Exercise prompt
Pick out each line below containing "More".

=== Given entries ===

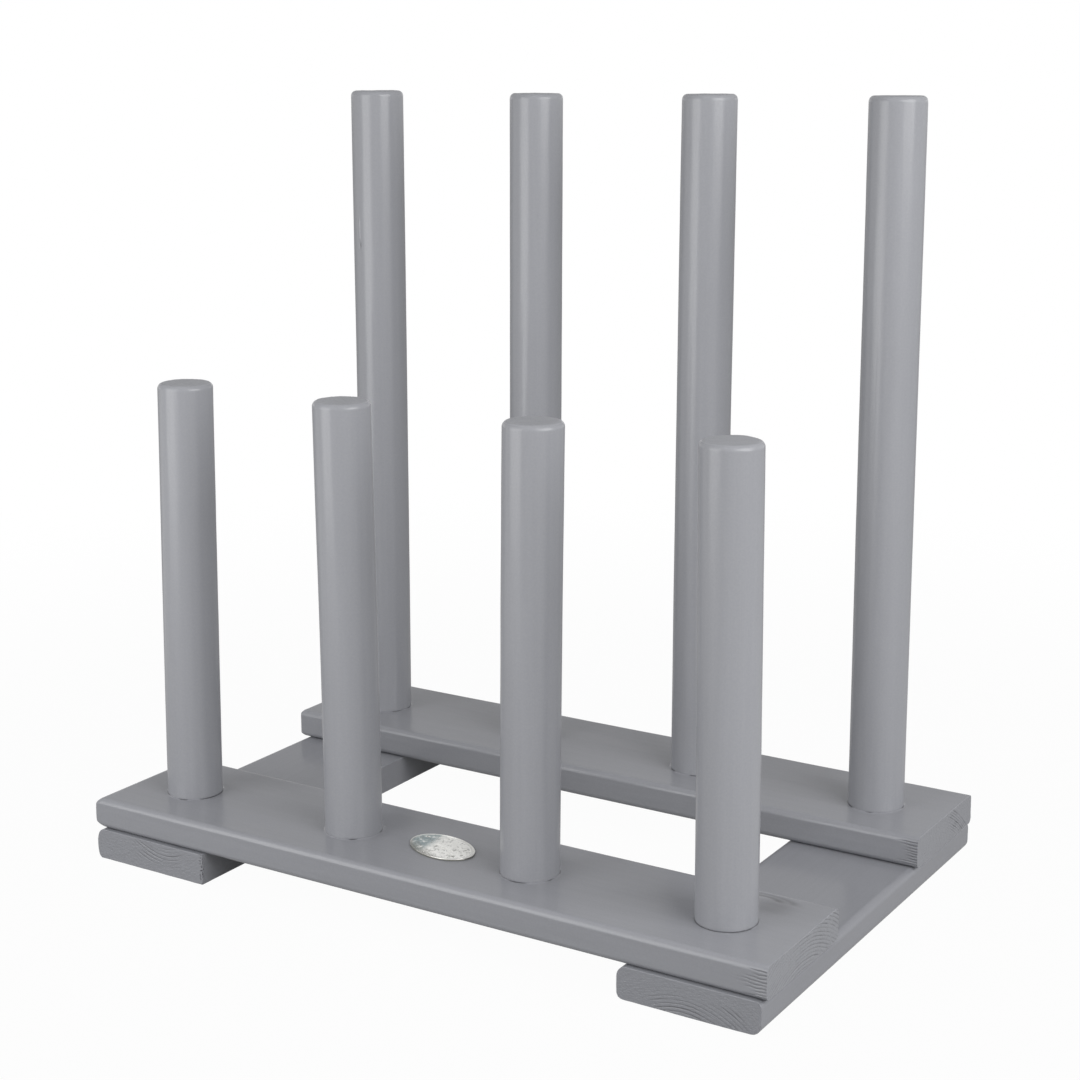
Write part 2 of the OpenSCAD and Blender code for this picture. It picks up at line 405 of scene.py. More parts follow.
def ring_relief(v, w, end, seed):
    """A narrow groove for each year, at a distance from the heart of the tree that wanders a
    little, and each year with its own depth. Inside the end's patch the grooves are at full
    depth, outside it at a part of it."""
    at = np.column_stack([v, w, 0 * v])
    year = np.hypot(v - end["heart"][0], w - end["heart"][1]) / end["pitch"]
    year = year + 0.09 * waves(seed, (34, 22, 34), 10)(at)
    part = year - np.floor(year)
    strength = np.random.default_rng(seed + 2).uniform(0.35, 1.3, 64)
    depth = (0.85 + 0.3 * waves(seed + 1, (14, 5, 14), 12)(at)) * strength[
        np.floor(year).astype(int) % 64]
    v0, v1, w0, w1 = end["patch"]
    near = span(v, (v0 - 8, v0 + 4), (v1 - 4, v1 + 8))
    near = near * span(w, (w0 - 3, w0 + 2), (w1 - 2, w1 + 3))
    first, last = end["years"]
    near = near * span(year * end["pitch"], (first - 2, first + 2), (last - 2, last + 2))
    groove = bell(part - 0.5, GROOVE_WIDTH) * depth.clip(0.1, 1.3)
    return groove * (end["faint"] + (1 - end["faint"]) * near)


# %% Relief where a peg stands in a rail
def joint_relief(points, spots, seed):
    """Around each peg, paint lies in a thin collar where it has bridged the joint. The collar is a
    bell curve across the joint and comes and goes around it, and small chips lie beside it. The
    second value is painted shade along the joint line, strongest where the paint left it open."""
    height, dark = np.zeros(len(points)), np.zeros(len(points))
    for number, (x, y, filled, *open_places) in enumerate(spots):
        away = np.hypot(points[:, 0] - x, points[:, 1] - y)
        near = (away < 23) & (away > 15) & (points[:, 2] > RAIL_TOP - 0.5)
        at, ring = points[near], away[near]
        here = soft(filled + 0.55 * waves(seed + number, (16, 16, 90), 12)(at), 0.25, 0.75)
        around = np.arctan2(at[:, 0] - x, y - at[:, 1])
        for open_place in open_places:
            here = here * (1 - bell(around - np.radians(open_place), 0.16))
        chips = soft(waves(seed + 40 + number, (2.2, 2.2, 90), 40)(at), 0.7, 1.6)
        collar = 0.62 * here * bell(ring - PEG_RADIUS + 0.1, 0.62)
        height[near] += collar + 0.26 * chips * bell(ring - PEG_RADIUS - 1, 0.7)
        # Painted shade along the joint line, strongest where it stayed open
        dark[near] += (1 - 0.8 * here) * bell(ring - PEG_RADIUS, 0.38)
    return height, dark


# %% Torn grain beside a sawn end, and a small knot
def torn_grain(points, normals, high, reach, pitch, seed):
    """Grooves along the grain on the front face beside its last end, as far apart as the yearly
    rings, each with its own length."""
    u, v, w = points.T
    phase = w / pitch + 0.12 * waves(seed, (9, 90, 8), 8)(points)
    number, part = np.floor(phase).astype(int), phase - np.floor(phase)
    length = np.random.default_rng(seed).uniform(0.5, 1.15, 64)[number % 64] * reach
    groove = bell(part - 0.5, GROOVE_WIDTH) * (1 - soft(high[0] - u, 0.35 * length, length))
    return groove * soft(-normals[:, 1], 0.6, 0.95)


def knot(points, normals, at, size):
    """The back halves of two oval furrows, each a bell curve across an ellipse, around a knot of
    the given half sizes."""
    q = np.hypot((points[:, 0] - at[0]) / size[0], (points[:, 1] - at[1]) / size[1])
    on_top = (normals[:, 2] > 0.9) & (points[:, 2] > RAIL_TOP - 1)
    arcs = bell(q - 1, 0.32) + 0.8 * bell(q - 1.85, 0.3)
    return on_top * arcs * soft(points[:, 1] - at[1], -1.0, 0.5)


# %% Make one board
END_EASE = 0.5
# Along, across and in height: depths where a line always lies, and the step up to each depth
DEPTHS = ((0, 0.5, 1.5, 5, 16), (0, 0.6, 4, 4.8, 7), (0, 0.6, 4, 7))
STEPS = (((0.5, 0.13), (1.5, 0.35), (5, 0.7), (16, 1.0), (np.inf, 5.0)),
         ((0.6, 0.2), (4.8, 0.7), (np.inf, 1.8)), ((0.6, 0.2), (4.8, 0.45), (np.inf, 0.4)))
PEG_STEP = 1.9
PLAIN_END, SEEN_END = (2, 1), (4, 2)


def board(name, slot, along, corners, holes, ends, seed, tips=(), extra=None):
    """Box skin, round corners, then relief along the normals. along is the axis of the grain.
    ends gives the rings of the first and the last end face."""
    axes = [along, 1 - along, 2]
    low, high = (corner[axes] for corner in box_mm(name))

    def axis_lines(axis):
        """Lines at set depths, at the edges of the holes' patches, and between by steps that
        grow with the depth. Along the board they stay narrow beside a peg."""
        patches = [(hole["at"][axis], hole["patch"]) for hole in holes if axis < 2]
        stops = [value for depth in DEPTHS[axis]
                 for value in (low[axis] + depth, high[axis] - depth)]
        stops += [at + side * patch for at, patch in patches for side in (-1, 1)]

        def step(value):
            depth = min(value - low[axis], high[axis] - value)
            by_peg = axis == 0 and any(abs(value - at) < patch > 10 for at, patch in patches)
            wide = next(wide for limit, wide in STEPS[axis] if depth < limit)
            return min(wide, PEG_STEP) if by_peg else wide
        return lines(stops, step)

    u_lines, v_lines, w_lines = (axis_lines(axis) for axis in range(3))
    end_parts = [SEEN_END if end["seen"] else PLAIN_END for end in ends]
    points, quads, triangles = box_skin(u_lines, v_lines, w_lines, holes, end_parts)
    points = rounded(points, low, high, corners, tips, END_EASE)
    normals = normals_of(points, quads, triangles)
    u, v, w = points.T
    depth = np.minimum(u - low[0], high[0] - u)
    inset = np.minimum(np.minimum(v - low[1], high[1] - v), np.minimum(w - low[2], high[2] - w))
    on_end = soft(np.abs(normals[:, 0]), 0.7, 0.95) * soft(1.2 - depth, 0.2, 1.0)
    outside = (soft(-inset, -0.7, -0.2) + on_end).clip(0, 1)
    height = 0.05 * waves(seed, (160, 30, 30))(points) + 0.02 * waves(seed + 1, (50, 7, 7))(points)
    height += 0.03 * on_end * waves(seed + 9, (3, 1.6, 1.6), 40)(points)
    # This mark darkens the paint as painted shade: in the ring grooves here, in furrows and chips
    # below
    crack = np.zeros(len(points))
    for side, end in zip((-1, 1), ends):
        here = on_end * soft(inset, 0.0, 0.8) * (np.sign(normals[:, 0]) == side)
        rings = here * ring_relief(v - low[1], w - low[2], end, seed + 2)
        crack += rings * min(1, end["depth"] / 0.3)
        height -= end["depth"] * rings
    height = height * outside
    marks = {"end": on_end, "joint": np.zeros(len(points)), "crack": crack}
    if extra:
        height = height + extra(points, normals, low, high, marks)
    points = points + normals * height[:, None]
    points[:, 2] = points[:, 2].clip(low[2], high[2] if along == 1 else None)
    world = np.empty_like(points)
    world[:, axes] = points
    if along == 1:
        quads, triangles = quads[:, ::-1], triangles[:, ::-1]
    add_piece(name + "_board", name, slot, world, quads, triangles, marks)


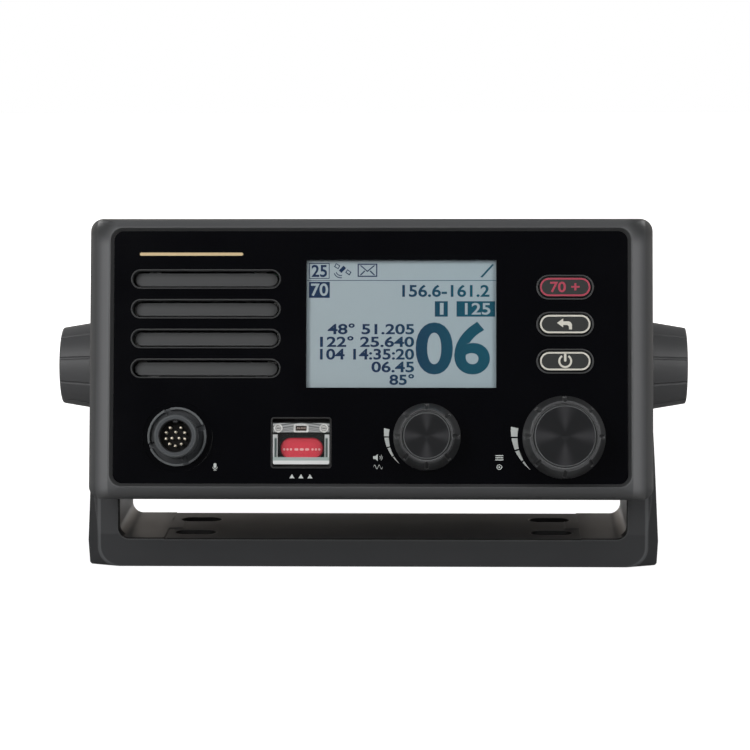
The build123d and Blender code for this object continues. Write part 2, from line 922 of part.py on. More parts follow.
with BuildPart() as distress_well:
    with BuildSketch(head_plane(panel_front)):
        with Locations((distress_x, distress_y)):
            RectangleRounded(well_width, well_height, well_corner)
    extrude(amount=-well_depth)
    with BuildSketch(head_plane(panel_front)):
        with Locations((distress_x, distress_y)):
            RectangleRounded(well_width - 2 * well_wall, well_height - 2 * well_wall, well_corner - well_wall)
    extrude(amount=well_floor - well_depth, mode=Mode.SUBTRACT)
    disc(
        head_plane(well_back, distress_x, distress_key_y),
        distress_stem_radius + slide_gap,
        well_floor,
        Mode.SUBTRACT,
    )
    pin_start = face.from_local_coords((distress_x - well_width / 2, hinge_y, -hinge_depth))
    pin_plane = Plane(pin_start, x_dir=face.y_dir, z_dir=face.x_dir)
    disc(pin_plane, hinge_pin_radius, well_width, Mode.SUBTRACT)
save(distress_well.part, "distress_well")

with BuildPart() as cover_hinge_pin:
    disc(pin_plane, hinge_pin_radius, well_width)
save(cover_hinge_pin.part, "cover_hinge_pin")

spring_start = pin_plane.offset((well_width - spring_length) / 2)
with BuildPart() as cover_spring:
    with BuildSketch(spring_start):
        Circle(spring_radius)
        Circle(hinge_pin_radius, mode=Mode.SUBTRACT)
    extrude(amount=spring_length)
save(cover_spring.part, "cover_spring")

with BuildPart() as distress_cover:
    cover_middle = head_plane(cover_front, distress_x, cover_centre_y)
    with BuildSketch(cover_middle):
        RectangleRounded(cover_width, cover_height, cover_corner)
    extrude(amount=-cover_plate)
    # thick hinge bar along the top, two round bosses on its face
    bar_y = cover_top - cover_bar / 2
    block(head_plane(cover_front, distress_x, bar_y), cover_width, cover_bar, -cover_bar_thickness)
    for side in (-1, 1):
        boss = head_plane(cover_front, distress_x + side * boss_spacing / 2, hinge_y)
        disc(boss, boss_radius, boss_height)
    # rails down both sides, and the lower lip
    rail_height = cover_height - cover_bar
    rail_y = cover_centre_y - cover_bar / 2
    for side in (-1, 1):
        rail_x = distress_x + side * (cover_width - cover_rail) / 2
        block(head_plane(cover_back, rail_x, rail_y), cover_rail, rail_height, -cover_rail_depth)
    lip_y = cover_centre_y - (cover_height - cover_lip) / 2
    block(head_plane(cover_back, distress_x, lip_y), cover_width, cover_lip, -cover_rail_depth)
    # room for the spring, and the bore for the pin
    block(
        head_plane(cover_front, distress_x, hinge_y),
        tab_width,
        tab_height,
        -cover_bar_thickness,
        Mode.SUBTRACT,
    )
    disc(pin_plane, hinge_pin_radius + running_gap, well_width, Mode.SUBTRACT)
save(distress_cover.part, "distress_cover")

stem_end = front_board_depth - distress_switch_height - distress_button_height - distress_travel - fit_gap
key_back_face = key_front + distress_key_thickness
with BuildPart() as distress_button:
    with BuildSketch(head_plane(key_front, distress_x, distress_key_y)):
        SlotOverall(distress_key_width, distress_key_height)
    extrude(amount=-distress_key_thickness)
    chamfer(distress_button.faces().sort_by(front_axis)[-1].edges(), key_edge)
    disc(
        head_plane(key_back_face, distress_x, distress_key_y),
        distress_stem_radius,
        key_back_face - stem_end,
    )
save(distress_button.part, "distress_button")

# ---- knobs, shafts, plungers and encoders -------------------------------------------

knob_foot = panel_front - knob_stand
knob_front = knob_foot - knob_height
bush_front = panel_front - bush_stand
plunger_front = front_board_depth - plunger_thickness - knob_travel - slide_gap
shaft_end = knob_front + knob_height - shaft_seat
knob_sizes = (
    ("volume", volume_x, volume_y, volume_base_radius, volume_front_radius, volume_cap_radius),
    ("menu", menu_x, menu_y, menu_base_radius, menu_front_radius, menu_cap_radius),
)
for name, x, y, base_radius, front_radius, cap_radius in knob_sizes:
    foot = head_plane(knob_foot, x, y)
    seat = cap_radius + cap_groove
    with BuildPart() as knob:
        turned(
            foot,
            (
                (shaft_radius, knob_pocket_depth),
                (knob_pocket_radius, knob_pocket_depth),
                (knob_pocket_radius, 0),
                (base_radius - knob_edge, 0),
                (base_radius, knob_edge),
                (front_radius, knob_height),
                (seat, knob_height),
                (seat, knob_height - cap_thickness),
                (0, knob_height - cap_thickness),
                (0, shaft_seat),
                (shaft_radius, shaft_seat),
            ),
        )
        rims = knob.edges().filter_by(GeomType.CIRCLE)
        fillet([rim for rim in rims if abs(rim.radius - front_radius) < fit_gap], knob_edge)
        cut_grips(
            foot,
            base_radius,
            front_radius,
            knob_height,
            knob_groove_count,
            knob_groove_radius,
            knob_groove_depth,
            lift=knob_groove_lift,
        )
    save(knob.part, f"{name}_knob")

    with BuildPart() as knob_cap:
        turned(
            head_plane(knob_front + cap_thickness, x, y),
            (
                (0, 0),
                (cap_radius, 0),
                (cap_radius, cap_thickness - cap_edge),
                (cap_radius - cap_edge, cap_thickness),
                (0, cap_thickness - cap_dish),
            ),
        )
    save(knob_cap.part, f"{name}_knob_cap")

    with BuildPart() as shaft:
        disc(head_plane(knob_foot - shaft_seat, x, y), shaft_radius, knob_foot - shaft_seat - plunger_front)
    save(shaft.part, f"{name}_shaft")

    with BuildPart() as plunger:
        disc(head_plane(plunger_front, x, y), plunger_radius, -plunger_thickness)
    save(plunger.part, f"{name}_plunger")

    with BuildPart() as encoder:
        block(head_plane(floor_back, x, y), encoder_size, encoder_size, floor_back - front_board_depth)
        disc(head_plane(floor_back, x, y), bush_radius, floor_back - bush_front)
        disc(
            head_plane(bush_front, x, y),
            shaft_radius + running_gap,
            bush_front - front_board_depth,
            Mode.SUBTRACT,
        )
        pocket_front = plunger_front - slide_gap
        disc(
            head_plane(pocket_front, x, y),
            plunger_radius + slide_gap,
            pocket_front - front_board_depth,
            Mode.SUBTRACT,
        )
    save(encoder.part, f"{name}_encoder")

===

Reply to the exercise
Write part 2 of the OpenSCAD and Blender code for this picture. It picks up at line 405 of scene.py. More parts follow.
The build123d and Blender code for this object continues. Write part 2, from line 922 of part.py on. More parts follow.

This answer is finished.